WHAT NEEDS TO BE DONE -> In the listing below, find every line containing "joints" and copy it out.

INFORMATION SHOWN ->
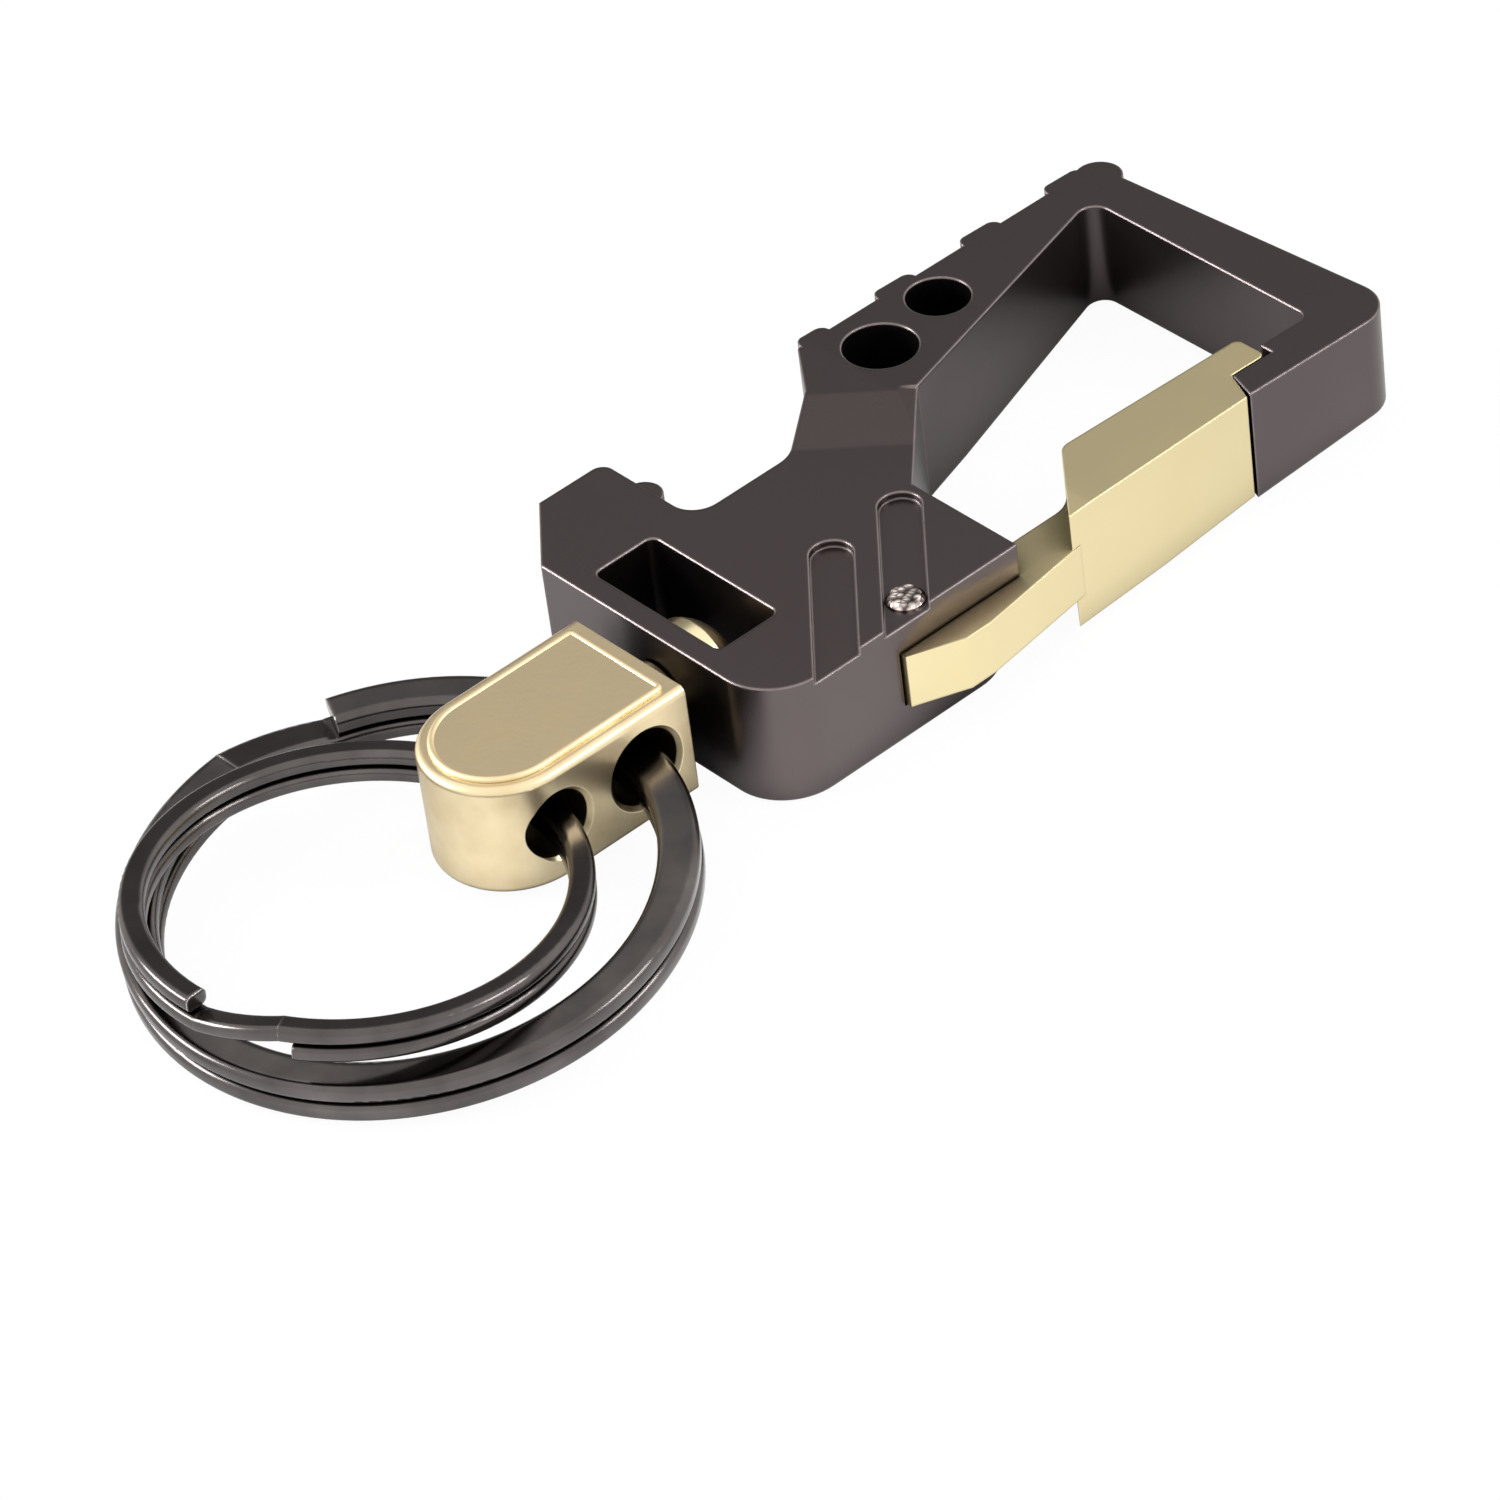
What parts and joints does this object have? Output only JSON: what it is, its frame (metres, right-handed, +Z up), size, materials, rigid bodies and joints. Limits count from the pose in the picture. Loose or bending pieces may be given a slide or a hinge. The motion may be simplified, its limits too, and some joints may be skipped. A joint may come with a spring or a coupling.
{
  "type": "keychain with bottle opener",
  "caption": "Flat metal key hook with a sprung inward gate, a bottle opener notch, a turning swivel block and two split rings.",
  "frame": {"origin": "middle of the flat underside of the thick block that holds the window and the gate's slot", "axes": "+X from the rings towards the hook's far bar, +Y towards the opener notch and the grip teeth, +Z up, square to the flat faces"},
  "size_m": [0.0934, 0.0355, 0.0089],
  "materials": {
    "dark_body": "satin black nickel",
    "gold": "satin champagne plating",
    "steel": "bright peened",
    "spring_steel": "drawn wire",
    "dark_ring": "black nickel, glossy"
  },
  "bodies": {
    "body": {"body": "dark_body", "gate_pin": "steel", "gate_spring": "spring_steel"},
    "gate": {"gate_lever": "gold"},
    "swivel": {"swivel_block": "gold", "swivel_cap": "gold"},
    "large_ring": {"large_split_ring": "dark_ring"},
    "small_ring": {"small_split_ring": "dark_ring"}
  },
  "joints": [
    {"name": "gate_hinge", "type": "hinge", "parent": "body", "child": "gate", "pos_m": [0.00251, -0.0112, 0.00435], "axis": [0, 0, 1], "range_deg": [0, 22], "stiffness_Nm_per_rad": 0.1, "springref_deg": -17.19, "deforming": ["gate_spring"]},
    {"name": "swivel_turn", "type": "hinge", "parent": "body", "child": "swivel", "pos_m": [-0.00945, -0.0022, 0.00435], "axis": [1, 0, 0], "continuous": true},
    {"name": "large_ring_swing", "type": "hinge", "parent": "swivel", "child": "large_ring", "pos_m": [-0.0158, -0.0022, 0.00435], "axis": [0, 1, 0], "range_deg": [-85, 0]},
    {"name": "small_ring_swing", "type": "hinge", "parent": "swivel", "child": "small_ring", "pos_m": [-0.02275, -0.0022, 0.00435], "axis": [0, 1, 0], "range_deg": [0, 85]}
  ]
}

SOLUTION TO THE PROBLEM ->
What parts and joints does this object have? Output only JSON: what it is, its frame (metres, right-handed, +Z up), size, materials, rigid bodies and joints. Limits count from the pose in the picture. Loose or bending pieces may be given a slide or a hinge. The motion may be simplified, its limits too, and some joints may be skipped. A joint may come with a spring or a coupling.
  "joints": [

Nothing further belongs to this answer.